Individually, there remains relatively little to commend this recording – the final sound as the track fades out (2:54) is of fingers lifting from a fretboard – but its collective vibrancy stands as a headlong rush through the sort of lyric that simply couldn’t be written today.  If read as a plain love song, long gone are the days when one might first stop to consider whether or not one’s advances might be welcomed; if read as the coded gay rights anthem many believe it to be, that fight has thankfully been won.

But that victory came too late for Meek.  Having been charged with “importuning for immoral purposes” in 1963, Meek was subsequently blackmailed.  In January 1967, police in Suffolk discovered a suitcase containing the mutilated body of Bernard Oliver, an alleged rent boy who was known to have associated with Meek.

His musical career all but over and his mind affected by drugs and the stress of the police investigation, on 3 February 1967 – eight years to the day after Buddy Holly died in a plane crash – Meek murdered his landlady Violet Shenton before turning the shotgun on himself.

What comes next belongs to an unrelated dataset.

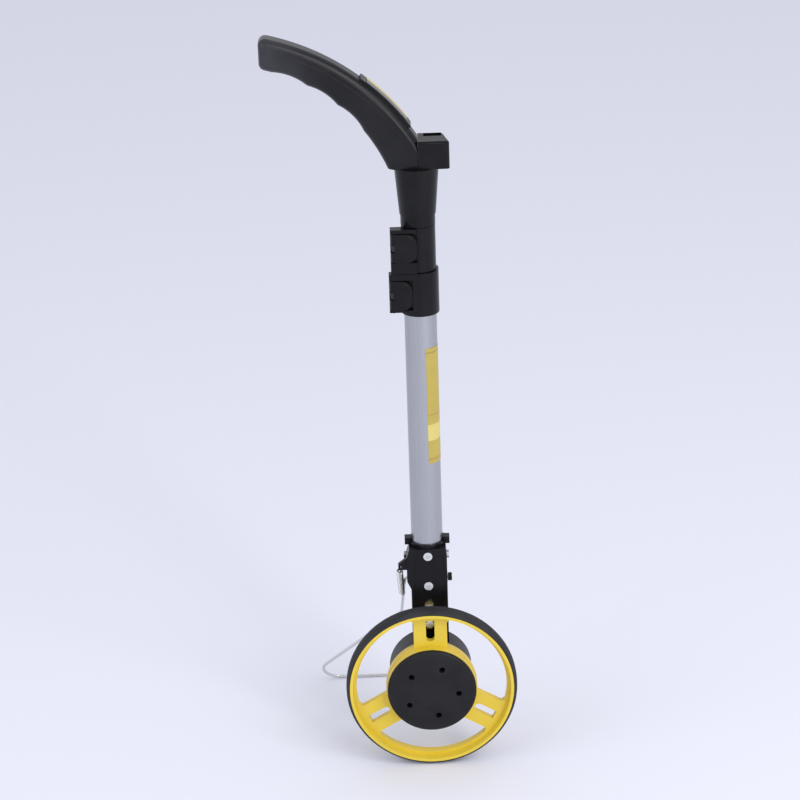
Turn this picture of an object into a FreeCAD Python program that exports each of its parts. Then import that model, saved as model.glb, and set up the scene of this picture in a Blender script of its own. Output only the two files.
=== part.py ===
import FreeCAD, Part
import math
import os
import re
import Sketcher

# Telescopic measuring wheel, millimetres, +Z up. Every sub-part is drawn about the centre of the
# wheel's front face (X to the grip's far side, Y along the axle to the back, Z up), and its
# Placement then sets that centre over the middle of the floor area that the whole tool covers.

Vector = FreeCAD.Vector
document = FreeCAD.newDocument("MeasuringWheel")
sizes = document.addObject("Spreadsheet::Sheet", "Sizes")

driving = {
    # wheel
    "tyre_radius": 79.6,
    "tyre_thickness": 3.3,
    "tyre_shoulder": 1.8,
    "wheel_width": 18.0,
    "rim_lip": 2.7,
    "rim_back": 5.1,
    "web_front": 8.0,
    "web_back": 14.0,
    "spoke_width": 31.0,
    "spoke_slot_width": 8.0,
    "spoke_slot_start": 50.0,
    "spoke_slot_end": 67.0,
    "window_fillet": 3.5,
    "hub_radius": 41.8,
    "hub_wall": 2.0,
    "hub_back": 17.6,
    "boss_radius": 8.6,
    "boss_front": 3.0,
    "boss_back": 21.4,
    "bush_bore": 4.06,
    "bush_radius": 6.4,
    "bush_length": 5.0,
    "cover_radius": 41.2,
    "cover_proud": 6.2,
    "cover_edge": 1.4,
    "cover_hole_radius": 2.5,
    "cover_hole_circle": 24.8,
    "cover_hole_first": 67.0,
    "cover_hole_count": 5.0,
    "cover_well_radius": 4.0,
    "cover_seat": 4.0,
    "cover_screw_head": 2.3,
    "cover_screw_shank": 1.1,
    # axle and its fittings
    "axle_radius": 4.0,
    "axle_front": 1.4,
    "axle_back": 66.6,
    "clip_front": 2.0,
    "clip_thickness": 0.8,
    "clip_radius": 5.6,
    "washer_radius": 7.6,
    "nut_flats": 13.0,
    "nut_height": 3.4,
    # counter
    "drum_radius": 38.5,
    "drum_wall": 2.2,
    "drum_front": 22.6,
    "drum_back": 50.0,
    "counter_distance": 19.5,
    "counter_angle": 190.0,
    "counter_shaft_radius": 1.5,
    "digit_radius": 12.4,
    "digit_bore": 1.57,
    "digit_width": 3.3,
    "digit_pitch": 3.6,
    "digit_count": 5.0,
    "gear_front": 25.4,
    "gear_width": 3.6,
    "gear_module": 0.65,
    "pinion_teeth": 20.0,
    "gear_teeth": 40.0,
    "carry_radius": 3.0,
    "carry_width": 2.8,
    "carry_distance": 15.9,
    "carry_angle": 110.0,
    "window_length": 22.0,
    "window_angle": 24.0,
    "window_thickness": 1.2,
    "reset_radius": 4.5,
    "reset_travel": 2.5,
    "reset_side": 17.0,
    # bracket
    "pole_depth": 45.0,
    "bracket_front": 28.0,
    "bracket_back": 63.0,
    "bracket_half_width": 17.6,
    "bracket_left": 19.6,
    "bracket_low_left": 15.8,
    "bracket_wide_low": 90.0,
    "bracket_wide_high": 124.5,
    "bracket_top": 130.8,
    "bracket_low": 20.0,
    "collar_radius": 16.2,
    "collar_low": 124.0,
    "collar_top": 134.2,
    "ear_reach": 20.7,
    "ear_low": 130.3,
    "ear_high": 137.0,
    "ear_half_depth": 4.0,
    "tongue_half_width": 11.0,
    "tongue_thickness": 12.0,
    "neck_half_width": 10.0,
    "split_gap": 0.2,
    "screw_head_radius": 4.1,
    "screw_head_height": 2.2,
    "screw_radius": 1.7,
    "screw_pilot": 1.8,
    "screw_end": 48.0,
    "screw_top": 124.2,
    "screw_second": 94.1,
    "screw_third": 74.7,
    "screw_fourth": 54.4,
    "bolt_height": 117.8,
    "bolt_radius": 2.0,
    # telescopic pole
    "outer_radius": 14.5,
    "tube_wall": 1.2,
    "middle_radius": 13.0,
    "inner_radius": 11.5,
    "outer_bottom": 106.0,
    "outer_top": 397.8,
    "middle_bottom": 131.0,
    "middle_top": 439.5,
    "inner_bottom": 147.0,
    "inner_top": 491.5,
    "bush_height": 14.0,
    "label_low": 215.3,
    "label_high": 327.2,
    "label_thickness": 0.25,
    "label_start": -76.0,
    "label_sweep": 100.0,
    # flip-lever clamps
    "lower_clamp_bottom": 359.1,
    "lower_clamp_top": 399.3,
    "lower_clamp_radius": 17.2,
    "lower_clamp_reach": 27.3,
    "lower_lever_low": 366.1,
    "lower_lever_high": 393.3,
    "lower_lever_end": -6.9,
    "upper_clamp_bottom": 399.7,
    "upper_clamp_top": 441.0,
    "upper_clamp_radius": 15.2,
    "upper_clamp_reach": 25.1,
    "upper_lever_low": 410.6,
    "upper_lever_high": 437.0,
    "upper_lever_end": -1.7,
    "clamp_front": 27.6,
    "clamp_cheek_back": 37.0,
    "clamp_rear": 53.0,
    "clamp_ear_half": 9.0,
    "lower_cheek_bottom": 363.8,
    "upper_cheek_bottom": 399.7,
    "clamp_slit": 1.2,
    "lever_front": 26.4,
    "lever_back": 31.4,
    "lever_gap": 0.5,
    "lever_corner": 9.0,
    "knuckle_radius": 3.4,
    "knuckle_gap": 8.0,
    "pin_radius": 1.5,
    "eye_radius": 2.6,
    "lever_skin": 1.0,
    # handle
    "socket_bottom": 441.5,
    "socket_step": 451.0,
    "socket_top": 494.8,
    "socket_bottom_radius": 15.4,
    "socket_step_radius": 16.1,
    "socket_top_radius": 19.7,
    "rivet_rise": 14.0,
    "rivet_radius": 1.6,
    "block_left": 1.8,
    "block_right": 29.6,
    "block_top": 519.6,
    "block_half_depth": 14.5,
    "block_corner": 3.0,
    "block_chamfer": 1.4,
    "block_screw_radius": 1.6,
    "block_back_right": 24.0,
    "pocket_left": 7.0,
    "pocket_right": 22.6,
    "pocket_front": 48.8,
    "pocket_back": 57.5,
    "pocket_depth": 16.0,
    "grip_centre_x": -176.4,
    "grip_centre_z": 411.3,
    "palm_centre_x": -169.8,
    "palm_centre_z": 435.2,
    "grip_outer": 208.8,
    "grip_inner": 156.5,
    "grip_reach": 132.9,
    "grip_right": 1.4,
    "grip_half_width": 13.0,
    "grip_rounding": 7.5,
    "grip_end_radius": 6.0,
    "grip_wall": 3.4,
    "groove_radius": 50.0,
    "groove_depth": 2.0,
    "groove_first": 43.1,
    "groove_step": 11.5,
    "groove_count": 3.0,
    "grip_screw_circle": 194.0,
    "grip_screw_first": 36.0,
    "grip_screw_step": 17.0,
    "grip_screw_count": 3.0,
    "grip_screw_radius": 1.6,
    "grip_screw_sink": 2.4,
    "grip_post_radius": 4.0,
    "panel_start": 35.0,
    "panel_sweep": 16.6,
    "panel_rise": 2.0,
    "panel_half_width": 9.0,
    "plate_margin": 1.8,
    "plate_thickness": 0.6,
    "plate_inset": 1.6,
    "panel_seat": 2.3,
    # folding stand
    "wire_radius": 1.5,
    "hinge_depth": 52.0,
    "hinge_height": 90.8,
    "stand_foot_depth": 178.0,
    "stand_leg_top": -21.7,
    "stand_leg_bend": -25.3,
    "stand_bend_along": 70.0,
    "stand_corner": -122.9,
    "stand_corner_radius": 20.0,
    "stand_foot_end": 35.0,
    "stand_bend_radius": 9.0,
    "stand_top_radius": 2.2,
    "hinge_end": 21.9,
    "boss_half_width": 18.2,
    "hinge_boss": 5.2,
    "cap_radius": 3.85,
    "lug_reach": 27.5,
    "lug_low": 109.3,
    "lug_high": 121.9,
    "lug_front": 30.4,
    "lug_back": 34.6,
    "lug_tip": 5.6,
    "eye_inset": 2.4,
    "spring_beside": 2.9,
    "spring_before": 4.9,
    "spring_top_inset": 1.0,
    "spring_hook": 3.0,
    "spring_radius": 3.1,
    "spring_anchor_along": 24.0,
}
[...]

Surfing the wave of the British Invasion that overwhelmed America in 1964, The Honeycombs took Have I The Right? to number five in the Billboard chart, lasted a couple more years and managed a handful of further, minor hits on both sides of the Atlantic before disbanding.  Dennis D’Ell died in 2005 but a new version of The Honeycombs, led by Martin Murray as the only original member, still performs in cabaret.  Have I The Right? and D’Ell’s growled introduction to its chorus resonates to this day.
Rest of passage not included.